The second reason for creating Archimedes is that it eases the process of prototyping different numerical algorithms. With the basic library of primitives in place, we can quickly experiment with different time integration schemes, preconditioners, and element types. During the course of our research, we studied implicit versus explicit methods, lumped versus consistent mass matrices, first-order versus second-order absorbing boundaries, linear versus quadratic finite elements, and bubble-mode-enhanced versus standard Lagrange elements. The ability to express numerical algorithms in an intuitive, sequential manner was crucial in allowing us to study the implications of our numerical decisions, before we settled on our current choices. The functionality of the Archimedes language continues to grow in response to new algorithmic needs.

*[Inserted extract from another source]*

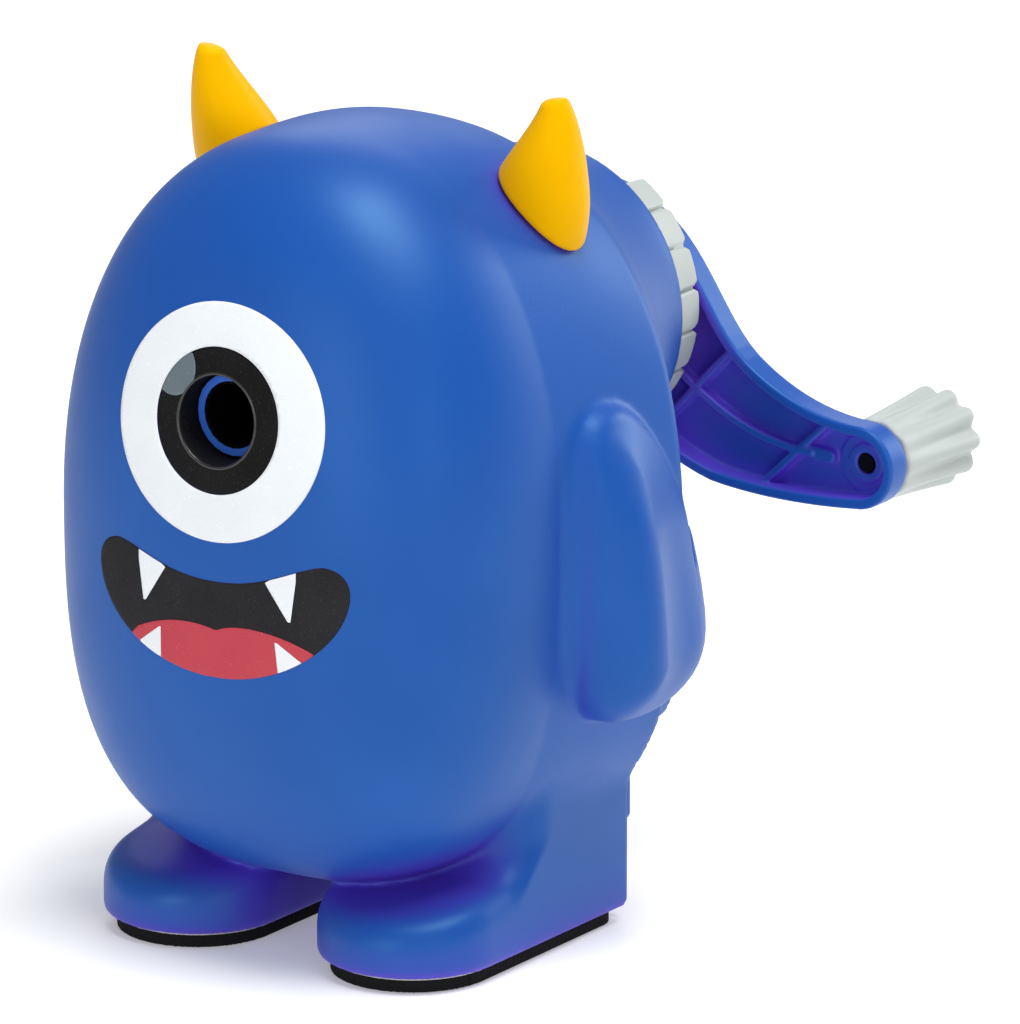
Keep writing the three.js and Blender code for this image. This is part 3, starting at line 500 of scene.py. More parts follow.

Our final motivation in designing Archimedes is that a number of the numerical and computational issues faced in modeling earthquake-induced ground motion are shared by many other applications in computational science and engineering. Unstructured mesh methods are useful for PDE problems that are characterized by complex geometries or that exhibit multiscale phenomena, such as transonic flows, crack propagation, large deformation materials processing, and pollutant transport, or . Our goal was to make Archimedes useful for this broader class of problems. Indeed, Archimedes is now being used in several areas other than ground motion modeling.
Many researchers do not wish to bother with low level details of programming a parallel machine, yet still want the efficiency associated with message-passing code. The Archimedes code generator is designed so that it can be extended by users without having to rebuild the system. For example, users can write their own parallel preconditioner routines and register them with the Archimedes compiler without recompiling any code. This provides a mechanism for the system to grow and evolve.